Who's missing all of this? The left, convoluted in self-absorption beyond all intellectual and moral usefulness, and those whose misobservations confound as much as they reflect. From the Associated Press article on the Iraqi Defense Minister:

Shaalan may have been looking toward next month's polls, the first to be held since Saddam's capture a year ago.


It's been more than a year. Not once have Iraqis popularly chosen their leader in the eighty-three years since British partition. Political expression has been just as elusive. A military coup put down the Hashemite monarchy in 1958; the Ba'athists seized power in 1968 and Saddam Hussein assumed control in 1979. Dictatorships can only produce mockeries of what they import from democracies — Hussein was "president" and in 2002 he stood for an "election." But it was good enough for the AP. That the strongman's farce is acceptable to some confirms that the next decade will see two history books being written: one by those whose obsolete metric leaves them blinded to change and a second by those who divine policy from principle, and needed only to remind themselves of right three years ago.

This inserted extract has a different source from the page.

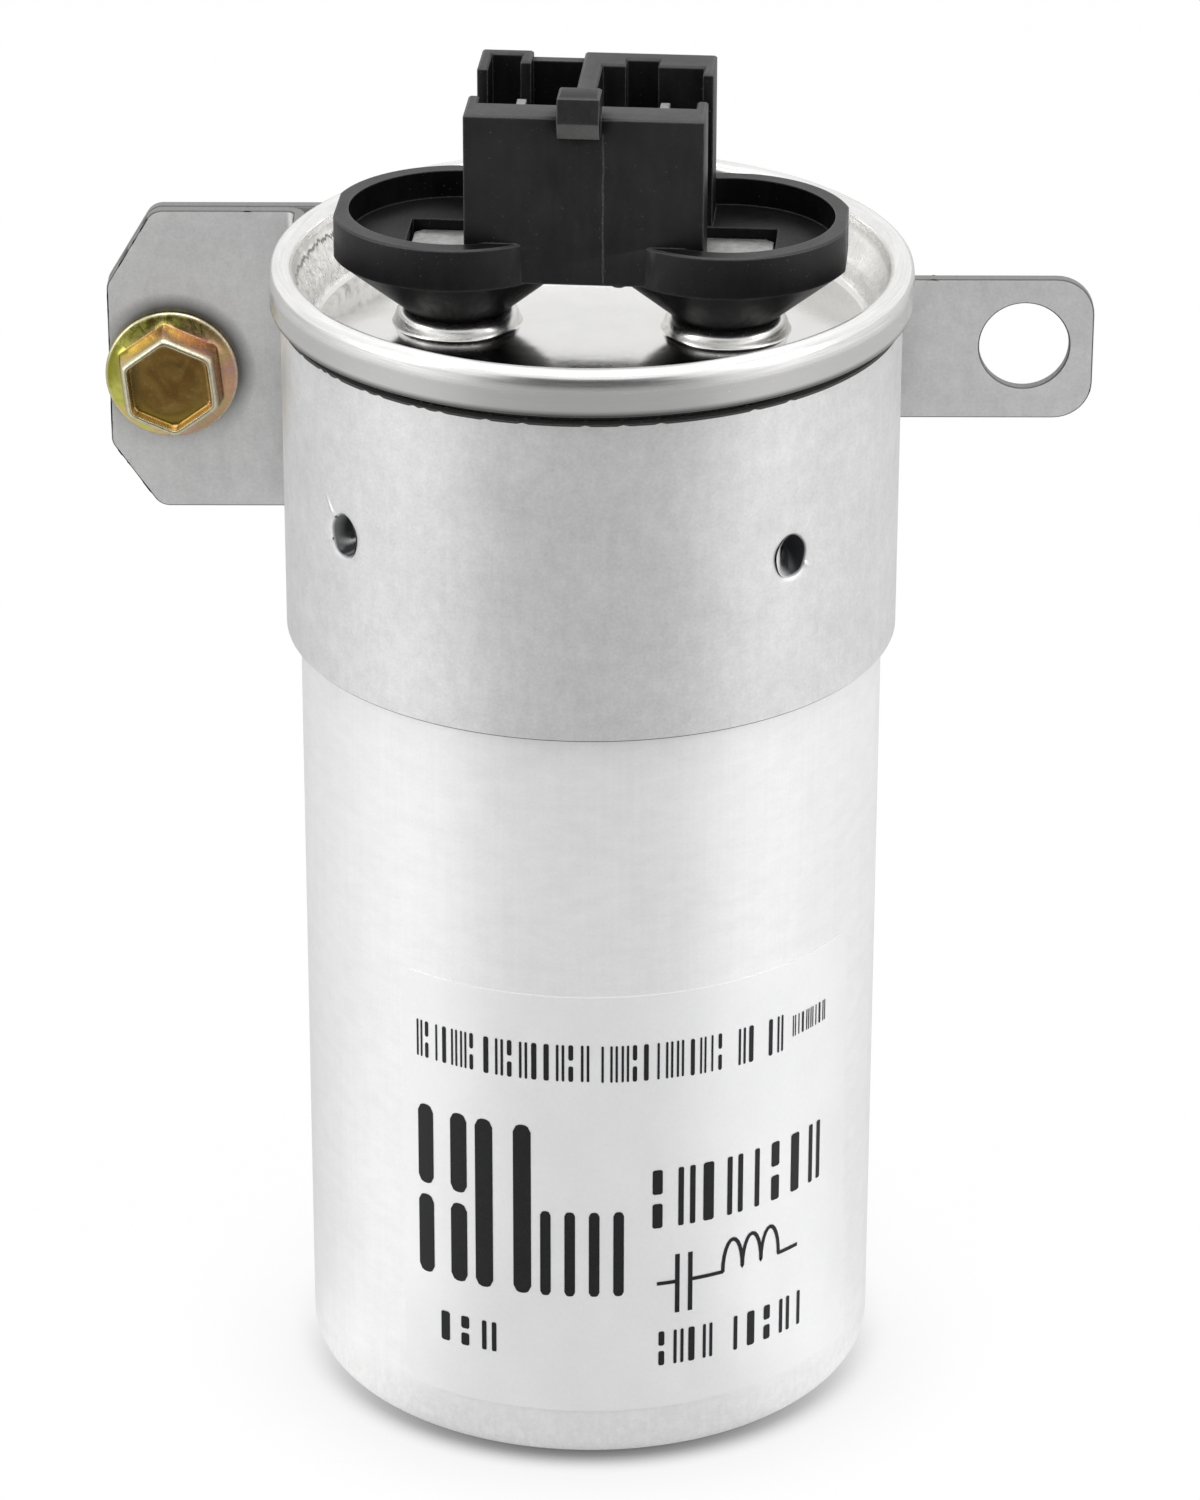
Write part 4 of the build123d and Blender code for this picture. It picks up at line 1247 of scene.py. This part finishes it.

AND: More sweeping changes in the Near East. Reactionaries will protest that these things were coming about before the fall of the Taliban and Saddam Hussein, but then it's really the duty of a poor loser to split the unexpected boon from the unprecedented action he opposed.

WHAT I BEGAN WITH: President Bush echoed Shaalan's sentiments while at a press gathering with Italian Prime Minister Silvio Berlusconi. While one can justifiably complain that the Bush administration is too polite with Iraq's carnivorous neighbors, the White House is certainly growing more candid.